The security differences between an HTTP and HTTPS proxies varies depending on what you are routing through them:
Clear text (ftp, telnet, HTTP): If the proxy is HTTP, the traffic is transmitted in clear text between your computer and the proxy, and clear text between the proxy and the final destination. If the proxy is HTTPS, the traffic is encrypted between your computer and the proxy, the proxy decrypts it and send it in clear text
Encrypted data (HTTPS, VPN): If the proxy is HTTP, the traffic is encrypted only once: at your computer. The proxy sends the traffic as it is to the destination. If the proxy is HTTPS, it depends on the proxy configuration. In some cases, the traffic is encrypted at your computer using the certificate of the proxy, decrypted by it, reencrypted with the certificate of the destionation, and sent. In other cases, the traffic is encrypted on your computer using the destination certificate, encrypted again with the proxy certificate and sent to the proxy. In turn, the proxy decrypts the traffic using its key, and send the traffic already encrypted with the remote destination certificate to the remote site.

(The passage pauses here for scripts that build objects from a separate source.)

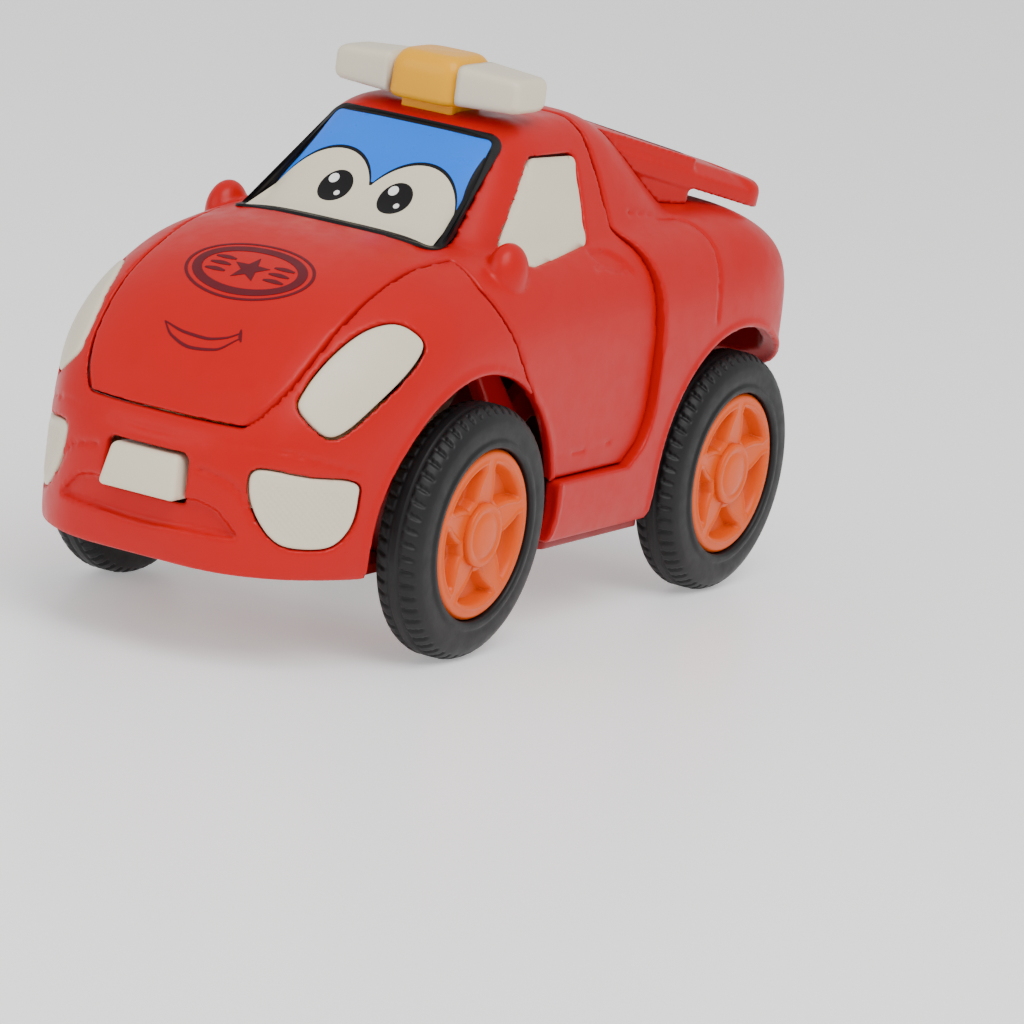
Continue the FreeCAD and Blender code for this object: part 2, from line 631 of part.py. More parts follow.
def save_robot():
    torso = rounded(box((15.0, -8.2, 30.5), (33.0, 8.2, 43.0)), 1.5)
    save("robot_torso", torso)
    chest = rounded(box((33.0, -14.6, 33.2), (42.6, 14.6, 43.0)), 1.5)
    save("robot_chest", chest)
    head = rounded(box((43.4, -7.0, 30.6), (54.0, 7.0, 38.4)), 2.2)
    neck = box((42.6, -3, 34), (44.4, 3, 38))
    save("robot_head", head.fuse(neck))
    spine = box((17.0, -5.5, 43.0), (41.0, 5.5, 45.2))
    for x in (27.0, 38.0):
        post = Part.makeCylinder(2.0, 12.0, V(x, 0, 44.0))
        spine = spine.fuse(post.common(lower_body(WALL + 0.05, 12)))
    save("robot_spine", spine)


def save_spoiler():
    corners = [(-24.0, -13.0, 67.6), (-24.0, 13.0, 67.6), (-62.5, 22.8, 58.4), (-62.5, -22.8, 58.4)]
    wing = prism(corners, SPOILER_UP, 2.0)
    root = [(-24.0, -12.9, 64.0), (-24.0, 12.9, 64.0), (-46.0, 18.6, 58.6), (-46.0, -18.6, 58.6)]
    web = prism(root, SPOILER_UP, 4.0)
    wing = wing.fuse(web).removeSplitter()
    save("spoiler", wing.cut(cabin(0)).cut(lower_body(0, 0, REAR_FLARE)))


def main():
    os.makedirs("parts", exist_ok=True)
    rear, clip, cab = body_shells()
    save("rear_body", rear)
    save_clip(clip)
    save_cab(cab)
    save_light_bar()
    save_robot()
    save_spoiler()
    save_wheels()
    save_gear_train()
    save_gearbox()
    save_chassis()
    save_tower()
    save_links()
    save_latch()


main()
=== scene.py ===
import json
from math import cos, pi, radians, sin

import bmesh
import bpy
import numpy as np
from mathutils import Matrix, Vector
from mathutils.bvhtree import BVHTree
from mathutils.geometry import delaunay_2d_cdt


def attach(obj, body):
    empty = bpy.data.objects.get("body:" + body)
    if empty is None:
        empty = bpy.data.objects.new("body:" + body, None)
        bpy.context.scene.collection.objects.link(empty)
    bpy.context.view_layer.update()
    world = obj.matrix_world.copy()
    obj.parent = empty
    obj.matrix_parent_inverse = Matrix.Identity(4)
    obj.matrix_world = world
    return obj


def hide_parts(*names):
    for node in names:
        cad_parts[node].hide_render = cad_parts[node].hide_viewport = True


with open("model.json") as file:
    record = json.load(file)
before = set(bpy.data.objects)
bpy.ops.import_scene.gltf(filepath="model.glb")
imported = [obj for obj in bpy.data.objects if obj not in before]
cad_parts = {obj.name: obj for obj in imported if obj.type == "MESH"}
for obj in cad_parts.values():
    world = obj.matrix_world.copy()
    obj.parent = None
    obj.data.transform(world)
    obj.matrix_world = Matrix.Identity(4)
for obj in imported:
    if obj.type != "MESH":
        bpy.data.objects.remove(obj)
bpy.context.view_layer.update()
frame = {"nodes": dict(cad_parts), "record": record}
MM = 0.001

# Camera: where the photograph was taken from
CAMERA_AZIMUTH = 119.04
CAMERA_ELEVATION = 12.33
CAMERA_ROLL = 7.37
CAMERA_DISTANCE = 0.8734
CAMERA_TARGET = Vector((-0.0377, 0.0, 0.0065))
CAMERA_LENS = 206.6

# Sizes shared with the CAD model, in millimetres
WALL = 1.6
REAR_FLARE = 1.4
SHELL_BOTTOM = 13.4
SILL_TOP = 22.4
DOOR_FRONT_X = 3.0
ROOF_Z = 70.3
TYRE_R = 17.9
TYRE_OUT_Y = 31.0
TYRE_WIDTH = 7.8
RIM_OUT_Y = TYRE_OUT_Y - 0.4
FRONT_X = 24.6
REAR_X = -47.2
ARCH_R = 22.0
BONNET_FRONT_Z = 33.0
HINGE = (5.0, 27.0)
MIRROR = (14.2, 23.2, 51.9)

# Sizes of the visual shells only: a thicker rear wall and tighter seams than in the CAD model
REAR_WALL = 2.4
SEAM = 0.28
ROOF_SEAM = 0.7
ROOF_SEAM_Z = 58.0
LUG_BORE = 1.7
SHELL_CELL = 0.38
SHELL_FACES = 170000

# Prints lie as thin panels just above the surface under them
INK_LIFT = 0.06
INK_DEPTH = 0.1

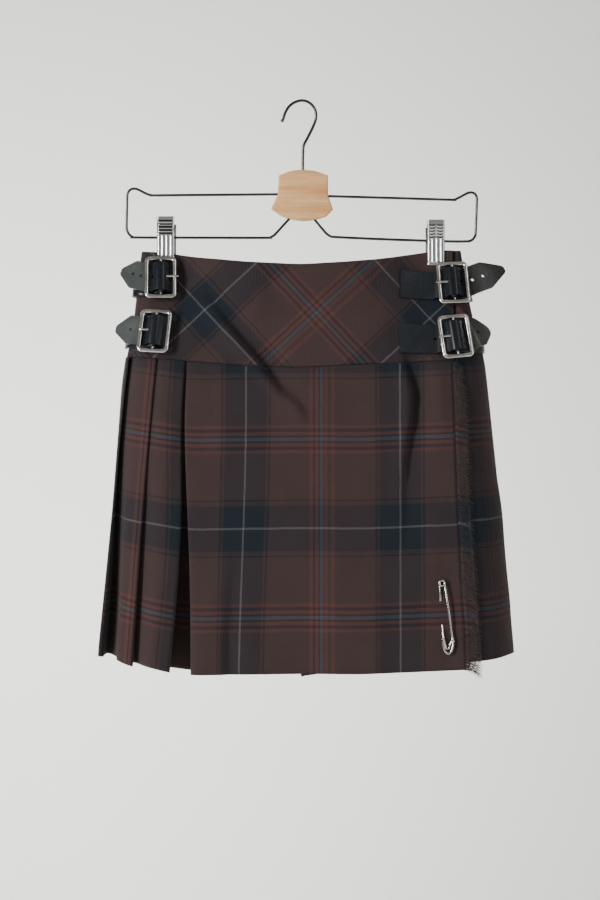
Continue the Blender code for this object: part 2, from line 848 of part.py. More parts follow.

In case of a VPN server, the IP it will see is the proxy's IP. Even if the transaction is started by your computer, this transaction is a sum of two TCP connections: one from your computer to the proxy and the other from the proxy to the VPN server. Each one is independent of the other, so the VPN server have no idea on who is behind the proxy, or even that there's a proxy at all.
A proxy have the same visibility of your packets as does your default gateway. If the proxy is an HTTPS proxy, and you have to install the proxy certificate on your system, it will decrypt all the packets before sending them, so it can see plain text even on HTTPS connections.
You can test if the proxy is reencrypting your data by running a packet sniffer locally and remotely on the same transaction, then comparing the traffic. Create an HTTPS server somewhere (e.g. a free tier server on Amazon), access it using your browser, and check the certificate data on both ends. If they differ, your proxy can see even HTTPS connections.